そんな中、エリカ父が切り出したのは22話で会った幸の事でした。「君と幸ちゃんは随分仲がいいみたい」と口にした挙句、飛び出したのは少々衝撃的な次の言葉・・
「妹の幸ちゃんと結婚すればすべて丸く収まる・・」
エリカ父としてはこれが正に本題だったのでしょう。事前に「もう気付いているんだよね」と念押ししているのを見ると、そう誘導しようとしているとともに凪の反応を確認しているように見えます。
22話を思い返せば幸のことを色々探っていました。「凪くんとエリカはどう見える?」と問うことにより凪に対する感情を把握し、最後は運転手に「カッコウの卵って知ってる?」と質問。要は幸がエリカ父の計画において重要な役割を果たすわけですね。ではエリカ父の衝撃発言はどういう意味なのか・・・
『エリカと結婚する』と『幸と結婚する』の違いは凪がどちらの籍を選ぶかという部分。エリカと結婚するのなら海野家の長男"海野凪”のままでも表面上問題はありません。取り違え子が発覚した以上、双方の合意等のもとに実親の籍に戻すのが筋ですが、現状の凪は"実親と同等の生活実体がある"海野の両親を親として選ぶ考えですしね。
一方、幸と結婚するならば海野家の兄妹のままでは不都合であり、凪は取り違え子として実親である天野家の籍に入ることを了承せざるを得ない。
ではエリカとの間に許嫁関係を結んでいるにもかかわらず、こんな提案をするのはどういうことなのか・・結婚できる歳になってすぐさま凪との許嫁関係を結んだのは幸と結婚させるためだったのでしょうか!?それとも凪に逃げ場をなくすための包囲網なのか!?
凪と幸が結婚するとなると凪はエリカの義弟となる・・そう考えると兄を探しているエリカの気持ちを考えての事とも考えられますが、もしそうだとしてもエリカ父が兄の存在を否定する必要も意味もわからない。
1話で両家の母が「実の子も育ての子も大切」「二人が結婚すれば二人とも自分の子供になる」とだけ話していたことを考えるとこれはエリカ父だけの考えなのでしょうね。少なくとも海野家の両親が同意することはないような気がします。となると凪を試しているという可能性もありますね。

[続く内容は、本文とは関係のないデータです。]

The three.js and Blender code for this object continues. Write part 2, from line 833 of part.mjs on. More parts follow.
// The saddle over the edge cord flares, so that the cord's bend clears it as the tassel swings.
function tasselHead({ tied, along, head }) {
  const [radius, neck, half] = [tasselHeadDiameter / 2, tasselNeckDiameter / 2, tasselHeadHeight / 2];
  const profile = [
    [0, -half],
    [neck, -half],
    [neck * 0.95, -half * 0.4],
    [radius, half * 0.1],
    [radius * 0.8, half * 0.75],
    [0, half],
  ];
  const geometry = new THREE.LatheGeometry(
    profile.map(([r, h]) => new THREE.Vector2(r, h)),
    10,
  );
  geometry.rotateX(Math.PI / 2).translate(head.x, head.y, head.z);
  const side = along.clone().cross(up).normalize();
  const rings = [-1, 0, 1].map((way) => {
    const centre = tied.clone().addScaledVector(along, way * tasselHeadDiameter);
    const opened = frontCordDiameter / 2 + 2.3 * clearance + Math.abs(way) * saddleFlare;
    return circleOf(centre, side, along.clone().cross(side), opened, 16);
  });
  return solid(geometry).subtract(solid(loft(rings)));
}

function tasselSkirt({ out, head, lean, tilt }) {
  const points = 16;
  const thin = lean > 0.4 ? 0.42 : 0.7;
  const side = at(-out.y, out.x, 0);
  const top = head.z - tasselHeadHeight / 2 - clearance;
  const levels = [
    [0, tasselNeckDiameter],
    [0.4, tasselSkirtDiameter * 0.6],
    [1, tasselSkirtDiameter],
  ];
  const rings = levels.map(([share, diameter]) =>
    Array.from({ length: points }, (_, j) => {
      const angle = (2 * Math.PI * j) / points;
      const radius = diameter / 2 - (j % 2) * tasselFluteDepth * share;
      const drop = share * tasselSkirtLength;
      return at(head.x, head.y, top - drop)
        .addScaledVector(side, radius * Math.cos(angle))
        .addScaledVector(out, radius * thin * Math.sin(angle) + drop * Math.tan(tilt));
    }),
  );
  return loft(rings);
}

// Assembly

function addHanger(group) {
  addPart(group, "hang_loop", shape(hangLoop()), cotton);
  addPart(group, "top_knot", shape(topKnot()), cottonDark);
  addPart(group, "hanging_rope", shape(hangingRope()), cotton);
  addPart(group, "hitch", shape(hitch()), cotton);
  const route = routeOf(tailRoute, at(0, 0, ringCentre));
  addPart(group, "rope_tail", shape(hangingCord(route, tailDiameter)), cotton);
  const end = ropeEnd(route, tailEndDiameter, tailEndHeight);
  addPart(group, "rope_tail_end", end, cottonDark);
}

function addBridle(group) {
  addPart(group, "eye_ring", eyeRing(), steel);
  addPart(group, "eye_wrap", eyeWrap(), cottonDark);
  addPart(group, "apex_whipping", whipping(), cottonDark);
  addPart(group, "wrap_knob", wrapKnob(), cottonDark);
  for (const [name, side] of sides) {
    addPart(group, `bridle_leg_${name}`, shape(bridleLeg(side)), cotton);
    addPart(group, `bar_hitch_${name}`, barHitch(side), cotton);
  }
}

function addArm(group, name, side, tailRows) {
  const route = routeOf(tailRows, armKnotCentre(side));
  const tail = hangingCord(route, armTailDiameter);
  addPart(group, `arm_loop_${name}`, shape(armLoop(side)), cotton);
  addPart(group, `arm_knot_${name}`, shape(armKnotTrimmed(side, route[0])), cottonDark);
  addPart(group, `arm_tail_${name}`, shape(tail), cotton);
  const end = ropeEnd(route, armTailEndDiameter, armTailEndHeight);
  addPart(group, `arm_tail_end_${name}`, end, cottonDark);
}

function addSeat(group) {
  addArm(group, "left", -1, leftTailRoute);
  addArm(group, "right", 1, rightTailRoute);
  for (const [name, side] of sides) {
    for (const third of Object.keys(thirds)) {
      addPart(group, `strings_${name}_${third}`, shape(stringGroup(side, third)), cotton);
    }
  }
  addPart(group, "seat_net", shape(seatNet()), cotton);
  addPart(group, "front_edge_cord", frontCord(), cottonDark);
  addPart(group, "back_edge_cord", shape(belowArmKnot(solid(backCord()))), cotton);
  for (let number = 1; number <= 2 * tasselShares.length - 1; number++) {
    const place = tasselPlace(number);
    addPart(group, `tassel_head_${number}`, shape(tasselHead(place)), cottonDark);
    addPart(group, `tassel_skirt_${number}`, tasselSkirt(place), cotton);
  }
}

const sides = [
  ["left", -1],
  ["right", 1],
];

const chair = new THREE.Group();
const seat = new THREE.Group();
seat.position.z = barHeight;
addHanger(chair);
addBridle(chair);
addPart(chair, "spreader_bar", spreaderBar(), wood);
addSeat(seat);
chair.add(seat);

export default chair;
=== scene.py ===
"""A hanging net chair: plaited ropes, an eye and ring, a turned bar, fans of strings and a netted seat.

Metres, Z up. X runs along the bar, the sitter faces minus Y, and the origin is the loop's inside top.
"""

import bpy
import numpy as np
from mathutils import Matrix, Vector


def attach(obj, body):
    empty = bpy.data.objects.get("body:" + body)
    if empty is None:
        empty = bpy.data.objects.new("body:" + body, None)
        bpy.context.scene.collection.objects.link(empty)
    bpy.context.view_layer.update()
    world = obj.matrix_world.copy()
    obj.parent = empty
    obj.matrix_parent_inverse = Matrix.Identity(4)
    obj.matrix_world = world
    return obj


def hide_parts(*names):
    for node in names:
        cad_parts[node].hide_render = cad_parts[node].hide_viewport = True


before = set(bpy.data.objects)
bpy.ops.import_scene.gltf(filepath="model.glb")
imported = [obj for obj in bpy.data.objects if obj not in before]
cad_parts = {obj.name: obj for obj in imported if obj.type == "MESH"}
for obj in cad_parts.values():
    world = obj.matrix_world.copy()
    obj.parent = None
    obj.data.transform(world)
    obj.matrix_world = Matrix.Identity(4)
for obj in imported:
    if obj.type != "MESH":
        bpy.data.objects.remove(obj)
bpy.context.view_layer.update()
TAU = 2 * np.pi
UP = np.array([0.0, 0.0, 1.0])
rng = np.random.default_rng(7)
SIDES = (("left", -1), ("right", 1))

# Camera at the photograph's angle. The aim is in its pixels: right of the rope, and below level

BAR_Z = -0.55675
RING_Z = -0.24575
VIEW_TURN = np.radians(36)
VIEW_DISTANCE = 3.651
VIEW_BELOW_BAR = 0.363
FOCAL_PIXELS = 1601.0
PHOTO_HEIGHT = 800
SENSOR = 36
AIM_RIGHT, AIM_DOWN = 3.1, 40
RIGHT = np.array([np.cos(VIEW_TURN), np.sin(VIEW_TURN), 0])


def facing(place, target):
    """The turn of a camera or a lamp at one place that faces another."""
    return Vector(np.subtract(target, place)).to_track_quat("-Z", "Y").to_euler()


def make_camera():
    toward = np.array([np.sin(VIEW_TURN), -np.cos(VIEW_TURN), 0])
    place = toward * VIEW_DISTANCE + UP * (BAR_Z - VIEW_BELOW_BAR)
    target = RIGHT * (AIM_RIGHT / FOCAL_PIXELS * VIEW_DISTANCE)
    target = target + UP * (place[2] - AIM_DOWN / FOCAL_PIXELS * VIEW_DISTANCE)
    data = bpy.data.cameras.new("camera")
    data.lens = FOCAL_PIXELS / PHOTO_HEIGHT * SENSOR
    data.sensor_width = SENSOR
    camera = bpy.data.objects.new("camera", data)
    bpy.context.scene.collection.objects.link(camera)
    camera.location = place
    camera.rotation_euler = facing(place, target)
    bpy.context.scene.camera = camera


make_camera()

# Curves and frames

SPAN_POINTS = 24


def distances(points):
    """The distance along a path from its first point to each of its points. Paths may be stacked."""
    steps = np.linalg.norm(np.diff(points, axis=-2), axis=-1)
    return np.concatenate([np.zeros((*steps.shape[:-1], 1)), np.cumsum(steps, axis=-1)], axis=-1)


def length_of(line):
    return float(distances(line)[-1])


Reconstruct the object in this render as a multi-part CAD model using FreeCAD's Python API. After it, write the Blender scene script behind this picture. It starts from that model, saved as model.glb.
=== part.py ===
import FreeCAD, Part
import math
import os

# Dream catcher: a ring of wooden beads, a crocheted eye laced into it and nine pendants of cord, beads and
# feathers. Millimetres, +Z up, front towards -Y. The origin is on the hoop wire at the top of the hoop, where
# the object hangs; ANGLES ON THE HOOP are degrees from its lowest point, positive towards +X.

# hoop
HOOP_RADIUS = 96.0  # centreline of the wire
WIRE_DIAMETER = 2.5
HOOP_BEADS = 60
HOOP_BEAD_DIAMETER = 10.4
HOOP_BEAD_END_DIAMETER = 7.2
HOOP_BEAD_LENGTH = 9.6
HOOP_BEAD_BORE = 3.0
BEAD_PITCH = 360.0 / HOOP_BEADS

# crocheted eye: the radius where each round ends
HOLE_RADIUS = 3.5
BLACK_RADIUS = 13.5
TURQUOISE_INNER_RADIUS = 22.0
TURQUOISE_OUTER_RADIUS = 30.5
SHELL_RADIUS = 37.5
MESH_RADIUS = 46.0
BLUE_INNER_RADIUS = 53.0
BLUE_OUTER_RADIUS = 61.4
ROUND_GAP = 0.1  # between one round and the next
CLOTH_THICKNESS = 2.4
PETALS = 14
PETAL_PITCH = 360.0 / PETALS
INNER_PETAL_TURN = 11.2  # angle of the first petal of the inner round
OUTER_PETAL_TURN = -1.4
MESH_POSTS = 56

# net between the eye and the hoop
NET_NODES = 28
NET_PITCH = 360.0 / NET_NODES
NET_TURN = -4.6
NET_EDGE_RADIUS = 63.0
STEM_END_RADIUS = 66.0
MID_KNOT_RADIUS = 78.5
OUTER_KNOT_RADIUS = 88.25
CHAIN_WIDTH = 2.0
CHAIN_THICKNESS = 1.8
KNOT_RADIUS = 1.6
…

男女間での取り違えだけでなく、取り違え子が起きた事実に両家が和気藹々と対応している様子にも違和感があるわけで、いまだにわからない事ばかりです。
最後はひろからの2度目のデートのお誘いが来たシーンで終了したわけですが、その前に描かれていたのは、ひろが女児2人が持ってきた動物人形を使って凪とエリカたちの取り違え子シミュレーションをする姿でした。凪がエリカではなく幸と結婚しても成立するのか!?と考えていたところを見ると、何かの気付きがあり、凪に確認したくてデートのお誘いをしたという事なのでしょうね。
次号の予告文には「ひろとの恋路はただひたすらに真っ直ぐ長く・・」とあるのでひろとのデートが描かれるのだろうと思いますが、サブタイトルの「近くて遠いもの」を見ると楽しい話ばかりではない感じ。またまた次が楽しみでなりません。